The business leaders in this panel suggest that systems engineering may help reinvent entire industries. Travis Engen described Alcan’s enormous, global aluminum enterprise, involving bauxite mines, smelters, casting plants, and product and packaging facilities employing 88 thousand people in 60 countries. Alcan’s activities pack an enormous environmental punch — particularly when it comes to water, which Alcan uses for power and aluminum processing — so the company has turned to the notion of sustainability as an organizing principle. This is “elegant systems thinking,” Engen says. “From bottom to top…sustainability allows us to maximize value and helps us with external constituencies.”

At ArvinMeritor, engineers have traditionally viewed the vehicle components they create in a piecemeal way.

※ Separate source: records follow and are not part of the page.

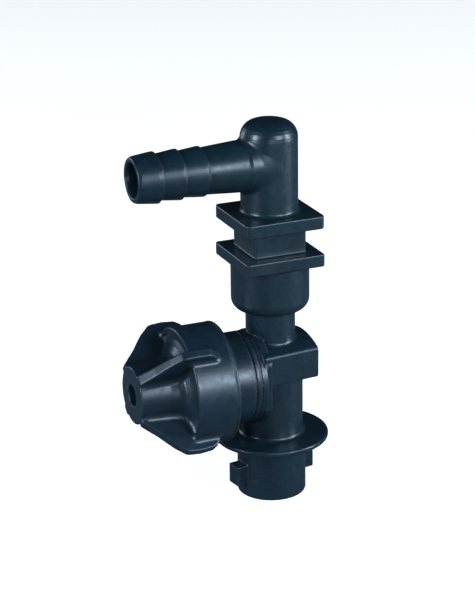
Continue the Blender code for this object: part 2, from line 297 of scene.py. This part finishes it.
CUP = lathe([(-6, h(56.2)), (11.1, h(56.2), 3.3), (11.1, h(71.2)), (-6, h(71.2))], (-0.5, h(54)), (14, h(74)))
SOCKET = lathe([(-6, h(50)), (8.2, h(50)), (8.2, h(56.3)), (7.35, h(57.2), 0.3), (7.35, h(69.2), 0.4), (-6, h(69.2))],
               (-0.5, h(48)), (14, h(72)))
RISER = lathe([(-6, h(83.0)), (8.05, h(83.0)), (8.05, h(110.75), 4.7), (-6, h(110.75))], (-0.5, h(80)), (12, h(113)))
BARB = lathe([(-6, 0.0), (7.65, 0.0), (7.55, 7.7, 0.25), (7.25, 8.5, 0.5), (7.1, 11.0), (6.48, 20.05, 0.18),
              (7.0, 20.3, 0.16), (6.94, 21.2, 0.5), (6.36, 26.72, 0.18), (7.04, 26.98, 0.16), (6.97, 27.9, 0.5),
              (6.34, 33.28, 0.18), (7.13, 33.55, 0.16), (7.05, 34.7, 0.5), (6.5, 39.4, 0.4), (6.1, 40.28, 0.35),
              (-6, 40.28)], (-0.5, -2.0), (11, 43))


def elbow(x, y, z):
    rz = np.hypot(x, y)
    rx = np.hypot(y, z - F(BZ))
    u = -x
    d = CUP(rz, z)
    lower = square_block(x, y, z, 11.75, 0.9, h(70.16), h(73.77), 0.32)
    d = union(d, lower, 0.5)
    neck = square_block(x, y, z, 7.75, 0.6, h(72.0), h(83.0), 0.1)
    upper = square_block(x, y, z, 11.75, 1.5, h(81.14), h(84.87), 0.32)
    d = union(d, union(neck, upper, 0.45), 0.45)
    riser = RISER(rz, z)
    barb = BARB(rx, u)
    d = union(d, union(riser, barb, 0.9), 1.1)
    d = minus(d, SOCKET(rz, z), 0.2)
    bore_z = common(rz - F(4.8), slab(z, h(60), BZ + 3.4), 1.6)
    bore_x = common(rx - F(4.65) - F(0.28) * np.clip((u - F(39.2)) / F(1.1), 0, 1), slab(u, -1.0, 60.0), 0.5)
    return minus(d, union(bore_z, bore_x, 0.3), 0.25)


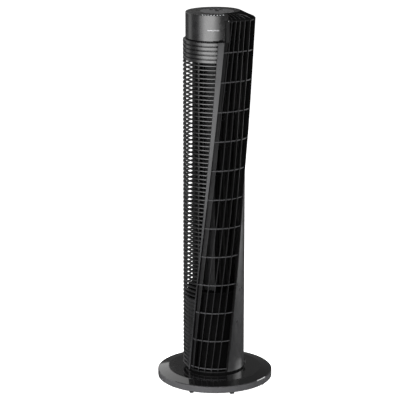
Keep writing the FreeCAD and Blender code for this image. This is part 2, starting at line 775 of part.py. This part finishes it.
def build():
    frame = side_frame(False)
    left_frame = side_frame(True)
    mirror = V(1, 0, 0)
    keys = key_points()
    nodes = {
        "base_plate": base_plate(),
        "base_rim": base_rim(),
        "base_deck": base_deck(),
        "base_feet": base_feet(),
        "base_screws": base_screws(),
        "tower_foot": tower_foot(),
        "foot_screws": foot_screws(),
        "back_shell": back_shell(),
        "cord_gland": cord_gland(),
        "side_frame_right": frame,
        "side_frame_left": left_frame.mirror(ORIGIN, mirror),
        "side_grille_right": side_grille(frame, False),
        "side_grille_left": side_grille(left_frame, True).mirror(ORIGIN, mirror),
        "side_trim_right": side_trim(False),
        "side_trim_left": side_trim(True).mirror(ORIGIN, mirror),
        "outlet_grille": outlet_grille(),
        "outlet_skirt": outlet_skirt(),
        "motor_bay_wall": motor_bay_wall(),
        "motor_deck": motor_deck(),
        "bearing_deck": bearing_deck(),
        "head_deck": head_deck(),
        "scroll_wall": scroll_wall(),
        "stabiliser_wall": stabiliser_wall(),
        "impeller_cage": impeller_cage(),
        "drive_shaft": drive_shaft(),
        "top_pin": top_pin(),
        "top_bearing": top_bearing(),
        "bearing_cushion": bearing_cushion(),
        "motor_housing": motor_housing(),
        "motor_bearings": motor_bearings(),
        "motor_stator": motor_stator(),
        "motor_rotor": motor_rotor(),
        "motor_bracket": motor_bracket(),
        "motor_screws": motor_screws(),
        "shoulder_cap": shoulder_cap(),
        "head_shell": head_shell(),
        "top_panel": top_panel(),
        "control_board": control_board(),
        "key_switches": switches(),
        "indicator_lights": lights(),
        "head_badge": badge(),
        "button_power": key(V(PAD_X, PAD_Y, 0), POWER_R),
    }
    for i, p in enumerate(keys):
        nodes["button_%d" % (i + 1)] = key(p, KEY_R)
    return nodes


os.makedirs("parts", exist_ok=True)
for name, shape in build().items():
    if not shape.isValid():
        print("not valid:", name)
    print(name, len(shape.Solids), round(shape.Volume / 1000.0, 2), "cm3")
    shape.exportStep("parts/" + name + ".step")
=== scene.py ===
import json
import math
import bpy
import bmesh
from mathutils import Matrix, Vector
from mathutils.bvhtree import BVHTree


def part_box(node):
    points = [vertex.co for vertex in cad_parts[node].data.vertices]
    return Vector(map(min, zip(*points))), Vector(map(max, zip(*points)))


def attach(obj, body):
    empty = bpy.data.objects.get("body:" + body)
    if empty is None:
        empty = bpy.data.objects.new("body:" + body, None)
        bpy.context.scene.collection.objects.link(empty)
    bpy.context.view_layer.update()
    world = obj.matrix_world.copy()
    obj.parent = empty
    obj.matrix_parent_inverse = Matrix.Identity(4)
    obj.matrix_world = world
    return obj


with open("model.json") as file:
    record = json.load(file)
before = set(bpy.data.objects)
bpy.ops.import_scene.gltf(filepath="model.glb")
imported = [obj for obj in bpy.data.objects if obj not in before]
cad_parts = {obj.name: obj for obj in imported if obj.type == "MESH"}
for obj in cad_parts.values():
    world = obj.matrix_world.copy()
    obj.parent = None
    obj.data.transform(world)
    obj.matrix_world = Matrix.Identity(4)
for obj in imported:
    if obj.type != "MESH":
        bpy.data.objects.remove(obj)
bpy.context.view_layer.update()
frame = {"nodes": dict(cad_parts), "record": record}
nodes = frame["nodes"]

# ---------------------------------------------------------------- helpers


def polar(r, deg, z):
    """Plan angle is measured from the front (-Y) towards +X."""
    a = math.radians(deg)
    return Vector((r * math.sin(a), -r * math.cos(a), z))


class Graph:
    """Small helper that wires up a Principled material."""

    def __init__(self, name):
        self.mat = bpy.data.materials.new(name)
        self.mat.use_nodes = True
        self.tree = self.mat.node_tree
        self.bsdf = self.tree.nodes["Principled BSDF"]
        place = self.add("ShaderNodeTexCoord")
        self.coord = place.outputs["Object"]
        self.facing = place.outputs["Normal"]

    def add(self, kind, **values):
        n = self.tree.nodes.new(kind)
        for k, v in values.items():
            setattr(n, k, v)
        return n

    def link(self, a, b):
        self.tree.links.new(a, b)

    def stretch(self, scale):
        m = self.add("ShaderNodeMapping")
        m.inputs["Scale"].default_value = scale
        self.link(self.coord, m.inputs["Vector"])
        return m.outputs["Vector"]

    def noise(self, scale, detail=3.0, rough=0.55, vector=None):
        n = self.add("ShaderNodeTexNoise")
        n.inputs["Scale"].default_value = scale
        n.inputs["Detail"].default_value = detail
        n.inputs["Roughness"].default_value = rough
        self.link(vector or self.coord, n.inputs["Vector"])
        return n.outputs["Fac"]

    def remap(self, fac, lo, hi, start=0.3, stop=0.7):
        n = self.add("ShaderNodeMapRange")
        n.inputs["From Min"].default_value = start
        n.inputs["From Max"].default_value = stop
        n.inputs["To Min"].default_value = lo
        n.inputs["To Max"].default_value = hi
        self.link(fac, n.inputs["Value"])
        return n.outputs["Result"]

    def ramp(self, fac, stops):
        n = self.add("ShaderNodeValToRGB")
        els = n.color_ramp.elements
        els[0].position, els[0].color = stops[0][0], stops[0][1] + (1,)
        els[1].position, els[1].color = stops[-1][0], stops[-1][1] + (1,)
        for pos, col in stops[1:-1]:
            e = els.new(pos)
            e.color = col + (1,)
        self.link(fac, n.inputs["Fac"])
        return n.outputs["Color"]

    def bump(self, height, distance, strength=1.0, after=None):
        n = self.add("ShaderNodeBump")
        n.inputs["Distance"].default_value = distance
        n.inputs["Strength"].default_value = strength
        self.link(height, n.inputs["Height"])
        if after is not None:
            self.link(after, n.inputs["Normal"])
        return n.outputs["Normal"]

    def vector(self, kind, a, b=None):
        n = self.add("ShaderNodeVectorMath", operation=kind)
        for k, v in enumerate((a, b)):
            if isinstance(v, bpy.types.NodeSocket):
                self.link(v, n.inputs[k])
            elif v is not None:
                n.inputs[k].default_value = v
        return n

    def outward(self, least):
        """1 where the surface faces away from the tower's axis by more than least, 0 elsewhere."""
        flat = self.vector("MULTIPLY", self.coord, (1.0, 1.0, 0.0)).outputs[0]
        radial = self.vector("NORMALIZE", flat).outputs[0]
        dot = self.vector("DOT_PRODUCT", radial, self.facing).outputs["Value"]
        return self.remap(dot, 0.0, 1.0, least - 0.12, least + 0.12)

    def level_gap(self, first, pitch):
        """Distance in height to the nearest of evenly spaced levels."""
        split = self.add("ShaderNodeSeparateXYZ")
        self.link(self.coord, split.inputs[0])
        down = self.add("ShaderNodeMath", operation="SUBTRACT")
        self.link(split.outputs["Z"], down.inputs[0])
        down.inputs[1].default_value = first
        fold = self.add("ShaderNodeMath", operation="PINGPONG")
        self.link(down.outputs[0], fold.inputs[0])
        fold.inputs[1].default_value = pitch / 2
        return fold.outputs[0]

    def times(self, color, factor):
        n = self.vector("SCALE", color)
        self.link(factor, n.inputs["Scale"])
        return n.outputs[0]

    def between(self, factor, a, b):
        n = self.add("ShaderNodeMix")
        self.link(factor, n.inputs[0])
        n.inputs[2].default_value = a
        self.link(b, n.inputs[3])
        return n.outputs[0]

    def set(self, **values):
        names = {"rough": "Roughness", "metal": "Metallic", "spec": "Specular IOR Level",
                 "coat": "Coat Weight", "coat_rough": "Coat Roughness", "color": "Base Color",
                 "normal": "Normal", "emit": "Emission Color", "glow": "Emission Strength"}
        for k, v in values.items():
            socket = self.bsdf.inputs[names[k]]
            if isinstance(v, bpy.types.NodeSocket):
                self.link(v, socket)
            elif isinstance(v, tuple) and len(v) == 3:
                socket.default_value = v + (1,)
            else:
                socket.default_value = v
        return self.mat


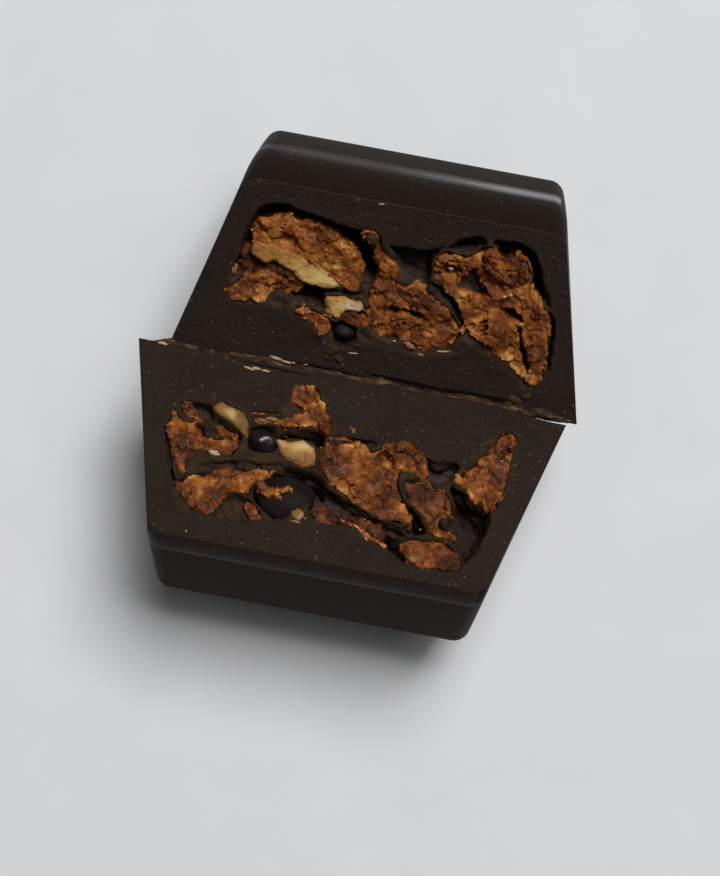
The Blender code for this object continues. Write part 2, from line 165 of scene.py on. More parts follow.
FAR = Half("far", 1, 26.0, 1.2, 14.3, 1.0, 4.5, 0.75, (0.2, -0.25), [
    (-11.8, 5.2), (-11.4, 7.4), (-10.9, 9.6), (-10.3, 11.2), (-9.3, 11.9), (-7.4, 12.1),
    (-4.8, 11.7), (-2.8, 11.7), (-1.2, 11.2), (0.6, 10.6), (2.2, 10.8), (3.6, 11.7),
    (5.2, 12.3), (7.4, 12.5), (9.2, 12.1), (10.3, 10.8), (11.1, 9.2), (11.8, 7.6),
    (12.2, 5.4), (12.3, 3.0), (11.8, 1.6), (10.3, 1.5), (8.9, 2.9), (7.0, 3.6),
    (4.8, 2.9), (2.8, 2.4), (0.6, 2.9), (-1.4, 2.5), (-3.0, 2.1), (-4.6, 2.8),
    (-6.7, 3.8), (-8.2, 4.2), (-10.2, 3.9), (-11.4, 4.3),
])
NEAR = Half("near", -1, 20.5, -0.3, 15.1, 1.044, 1.7, 0.45, (-0.1, 0.45), [
    (-12.5, 5.6), (-12.2, 4.3), (-11.0, 3.7), (-9.4, 3.4), (-7.8, 3.4), (-6.2, 3.7),
    (-4.8, 3.2), (-4.3, 1.8), (-3.4, 0.9), (-2.2, 0.9), (-1.4, 2.0), (-0.4, 3.6),
    (0.6, 4.4), (2.6, 4.3), (4.4, 3.8), (6.0, 4.1), (7.4, 4.9), (8.6, 4.6),
    (10.0, 3.0), (11.2, 1.6), (12.3, 1.6), (12.7, 3.4), (12.5, 6.0), (12.0, 8.4),
    (11.2, 11.2), (10.2, 12.7), (8.4, 13.3), (6.2, 13.3), (4.4, 12.5), (2.2, 11.7),
    (0.0, 11.5), (-2.4, 11.9), (-5.2, 12.2), (-8.8, 12.5), (-10.3, 11.9), (-11.1, 10.2),
    (-11.8, 8.2),
])


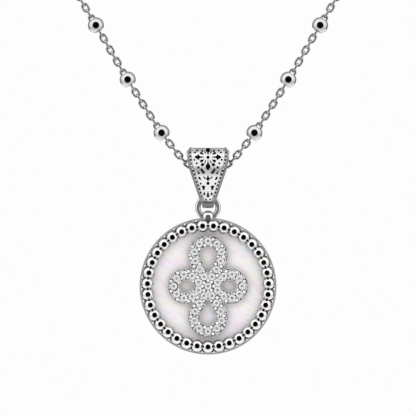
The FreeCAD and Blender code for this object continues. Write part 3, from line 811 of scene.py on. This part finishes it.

Now, says John Grace, the company is trying to think differently and produce door and braking systems. This means looking simultaneously at how a component is used, its architecture, and the regulatory environment. “We’ve got to move to a different paradigm,” says Grace. “We’ll face a critical time where we have to change …” When Robert Lucky looks at the Internet, he sees “a living thing of monstrous complexity.” How do you analyze its behavior, much less guide where it is going? Forces threaten to pull the Internet apart, and countervailing forces keep the network together. While the center is holding for now, Lucky believes the Internet badly needs a vision of the future.